How CPU specs impact program execution – and how code quality has an impact
The reasons of this multicore 'tax' (inability for programs to scale) is easier to visualize with a schema of the hardware memory layout of a computer (see how much faster data access is when made from the CPU caches, as compared to system memory, or, even worse, disks):

And what is true for data is also true for code (so organizing data and code properly, in compact and contiguous areas for each CPU Core, has dramatic consequences (eg: saving TLBs, the need to keep translation tables between the system physical memory and the process virtual memory address-space) – just like the CPU caches sizes: here, larger is better):

Even worse, CPUs are much, much faster than system memory, so, CPUs waste most of their time waiting for data to crunch (or code to execute) – hence the value of keeping things (code and data) altogether (rather than spending too much time at reloading the CPU caches):

How this helps to explain the difference of performance between G-WAN and NGINX
Already in late 2008 (before the first public release in 2009) G-WAN was faster than NGINX on a single CPU Core (or single thread).

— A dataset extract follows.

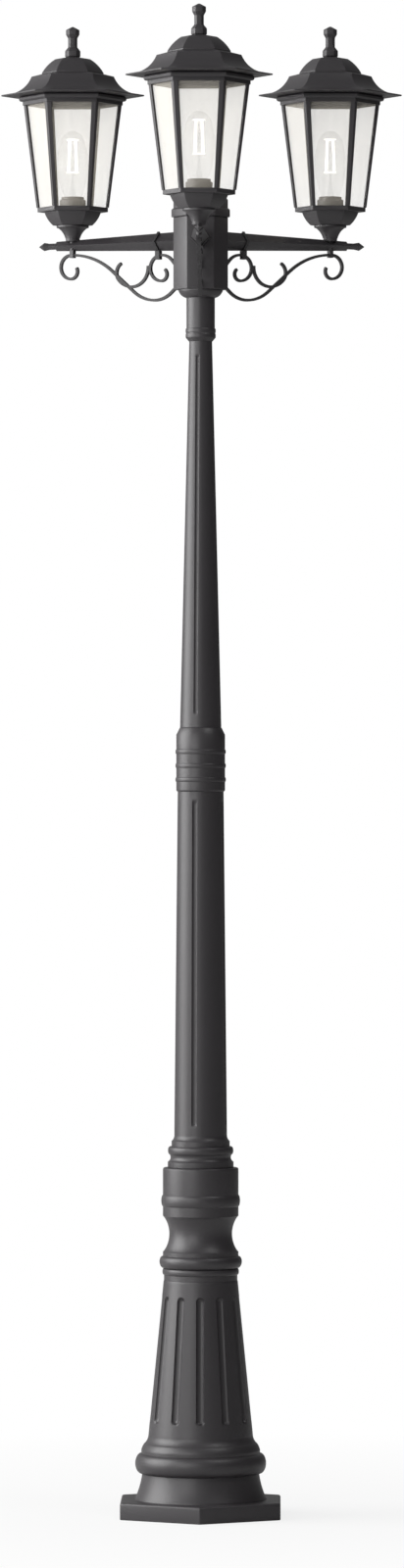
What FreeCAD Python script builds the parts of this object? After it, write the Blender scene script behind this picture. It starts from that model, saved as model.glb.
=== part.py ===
import FreeCAD, Part
import math
import os
import re
import Sketcher
from FreeCAD import Placement, Rotation, Vector

# Triple head lamp post for a garden path or drive, cast in aluminium.
# Millimetres, +Z up, origin at the middle of the foot's underside. The front arm points along -Y,
# the other two at 120 degrees to it. Each piece is drawn in its own frame and then placed:
#   column pieces   on the post's axis, from their own lower face up
#   arm pieces      along +X, with the arm's axis at height 0, then turned to the arm's direction
#   lantern pieces  on the lantern's axis, with height 0 where the lantern stands on its arm

ARMS = {"front": 270, "right": 30, "left": 150}
SHAFT_SIDES = 24  # flats that stand for the round of a long taper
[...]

The code was just beter written, simpler, less convoluted.
On my 2008 Intel Xeon 6-Core CPU, I could already appreciate how much better G-WAN was performing, due to better thread isolation (NGINX uses shared memory between several worker processes).
At this time, since the GLibC did not offer memory pools (nor per-thread allocation) I have added these features to G-WAN. This reached a new level with SLIMalloc in 2020 because SLIMalloc was designed since day one to perform on single-core CPUs, and to scale on multicore systems.
Over the years, I rewrote G-WAN and replaced GLibC with the above constraints in mind: simpler, smaller, more efficient. The result is now much, much more visible than in 2009, because my code has improved, but also because Intel CPUs now embed many more CPU Cores – that execute code much faster.
G-WAN better respects the architecture of multicore CPUs than NGINX, so it runs hundreds of times faster. That's mere computer science.